The Shannon entropy of $f$ is defined as follows: $$H(f) = -\sum _{x \in \mathbb{Z}_2^n} f(x) \log \left( f(x) \right) .$$

Let $\epsilon$ be some constant. Say we get an $\epsilon$-noisy version of $f(x)$, i.e., we get a function $\tilde{f}:\mathbb{Z}_2^n \to \mathbb{R}$ such that $|\tilde{f}(x)- f(x) | < \epsilon$ for every $x\in \mathbb{Z}_2^n$. What is the effect of the noise on the entropy?

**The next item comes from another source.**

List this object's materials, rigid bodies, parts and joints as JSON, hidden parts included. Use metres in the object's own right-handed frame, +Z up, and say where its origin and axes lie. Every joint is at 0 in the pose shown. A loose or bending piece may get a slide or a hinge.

That is, can we bound $H(\tilde{f})$ by a "reasonable" function of $\epsilon$ and $H(f)$, such as: $$(1-\epsilon)H(f) < H(\tilde{f}) < (1+\epsilon)H(f),$$ or even, $$(1-\epsilon^c n)^d H(f) < H(\tilde{f}) < (1+\epsilon^c n)^d H(f),$$ for some constants $c,d$.

Edit: Trying to get a feeling for the effect of noise on Shannon's entropy, any "reasonable" additive bound on $H(\tilde{f})$ would also be very interesting.

Asked by user887 (0 )
Aug 24, 2012 at 09:11